Performance Management

  • Use IFRS metrics to incentive company’s business – A key step to achieve alignment is to introduce a performance management system that is based on the new IFRS Insurance metrics. Transforming management information from planning to forecasting is not an aspect of the implementation programme that should be left for later. Successful transformations move from internal dimensions towards external stakeholder. Retrofitting internal performance measures to market expectations carried a higher risk of failure.

4. Infrastructure

Operations

  • Maximise economies of scale, creating an integrated solution across functions – The arrival of the new IFRS Insurance rules and the reform of insurance solvency rules (e.g., the EU Solvency II reform) bring consistency in measuring profit and capital that offer major opportunities to increase operational effectiveness through the integration of finance, risk and actuarial functions.

Process, Systems, Models and Data

  • Manage the impact on legacy processes, systems and data – The adoption of the new IFRS Insurance requirements demands an extensive restatement of data associated with past performance. The reconfiguration of systems to cope with this exercise and to set the foundation for a new data management strategy going forward is a key step that should be planned at the earliest possible stage to ensure a smooth implementation trajectory and maximum benefits.

Synergies

  • Realise cost efficiencies from enabling sustainable infrastructure solutions – The significant investment in Solvency II infrastructure is a fact that most European insurer have to face.
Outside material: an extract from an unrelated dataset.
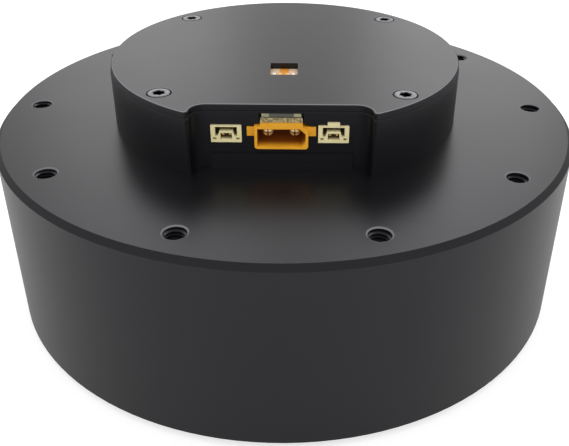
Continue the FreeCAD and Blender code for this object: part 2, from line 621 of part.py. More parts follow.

The need to safeguard this asset against the overlapping requirements from the IFRS Insurance reform should be an imperative for all insurers during 2013 as the final draft of IFRS Insurance requirements are published and the timelines for adoption of all the new regulations is hopefully clarified. The equally material benefit of a less expensive IFRS Insurance implementation is available to those who will move early enough to seize these strategic synergy benefits.